Why, you can take a train to Slovakia and begin to explore its marvellous capital, Bratislava!

Sunday, December 4, 2011

flesh into stone



Muscles, flesh, and ribs, conquering heroes and goddesses...
One imagines their chests expand with inhalations at night.

Saturday, December 3, 2011

anatomicalesque



Down in the belly of the Leopold Museum in Vienna, I discovered an artist I had never heard of— Hermann Nitsch. Nitsch is an Austrian artist best known for his controversial and often gorey multimedia and performance pieces, which explore ritual, religion and violence. Playing on screens in the gallery space, these bloody pieces were quite compelling (and a little nauseating), but what really caught my attention were his enormous, layered, anatomical drawings, which reminded me of the Lubos Plny exhibit I came across last year in Istanbul, with the layers of organs, lines and red. As you know, I go weak in the knees for a beautiful line, and my heart flutters for anatomical drawings and sculpture (once upon a time, I nearly entered the world of science and medicine), so Hermann Nitsch really spoke to me.
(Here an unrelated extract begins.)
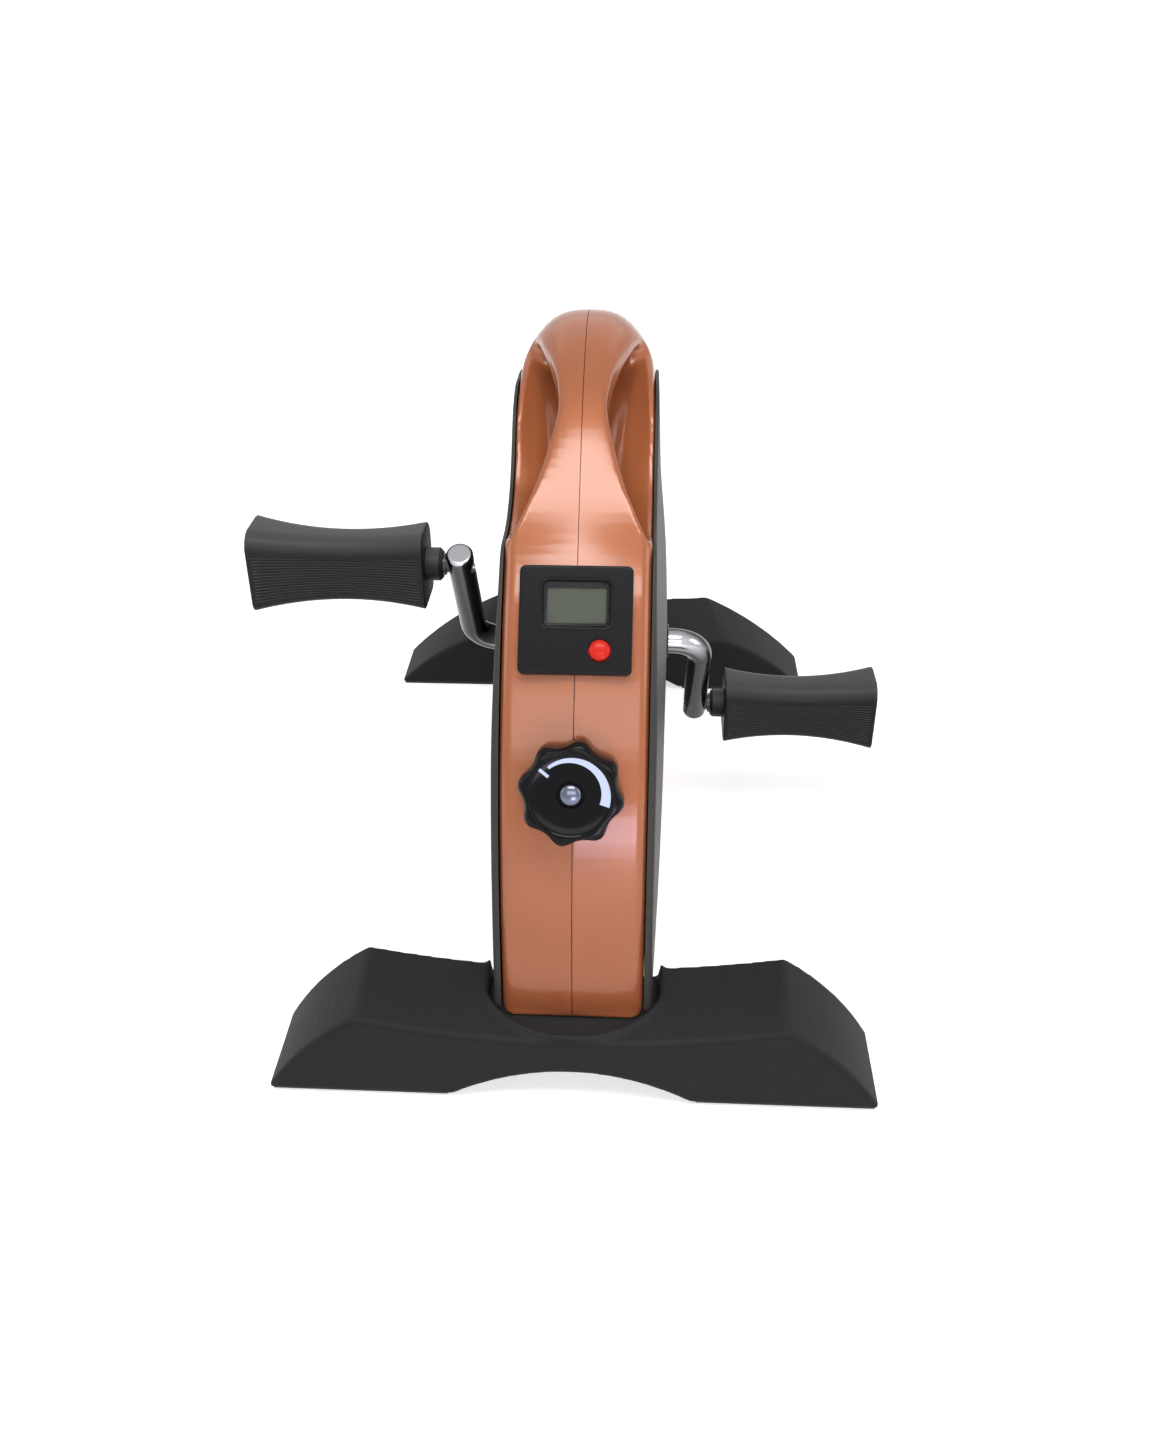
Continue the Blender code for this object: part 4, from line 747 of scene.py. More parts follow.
def foot_section(crease):
    """A foot's outline in elevation, clockwise from the arch's left end."""
    top = foot_top(np.linspace(-crease[0], crease[0], 29), crease)
    facet = bow(crease[:2], (FOOT_HALF, SOLE), FOOT_BOW, 13)[1:]
    left_facet = [(-x, z) for x, z in reversed(facet)]
    along = np.linspace(ARCH_HALF, -ARCH_HALF, 25)
    arch = [(x, SOLE + (ARCH_RISE - SOLE) * (1 - (x / ARCH_HALF) ** 2)) for x in along]
    return [*left_facet, *top, *facet, *arch]


def foot_hollow(side, crease, low, high):
    """The space under one end of a foot, open at the bottom."""
    start = ARCH_HALF + FOOT_WALL
    top = [(x, z - FOOT_WALL) for x, z in foot_top(np.linspace(start, crease[0], 4), crease)]
    facet = bow(crease[:2], (FOOT_HALF, SOLE), FOOT_BOW, 6)[1:-1]
    slope = [(x - FOOT_WALL, z - FOOT_WALL) for x, z in facet]
    outline = [(start, UNDER), *top, *slope, (FOOT_HALF - 3 * FOOT_WALL, UNDER)]
    return prism([(side * x, z) for x, z in outline], low, high, ELEVATION)


print("foot:", 2 * FOOT_HALF, "m wide and", FOOT_DEPTH, "m deep")

# %% Ring and ears


def ring_line(wall):
    """The ring in plan, for a foot whose outer face is at y = 0."""
    radius, side = RING_RADIUS + wall, RING_SIDE + wall
    turn = math.asin(side / radius)
    front = arc((0, RING_CENTRE), radius, -math.pi / 2 - turn, -math.pi / 2 + turn, 48)
    back = FOOT_DEPTH + (0 if wall else FOOT_WALL)
    return [*front, (side, back), (-side, back)]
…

Just look at those layers of lines!

an untold story



I seem to have misplaced the envelope upon which I scrawled the artists' names... I remember it was in brown ink (the last image is Sleepless, by Paul Nestlang). Unimpressed by much of the work in The Excitement Continues exhibit at the Leopold Museum, these beautiful three really stood out and grabbed me— and don't you think they tell a story when placed together like this?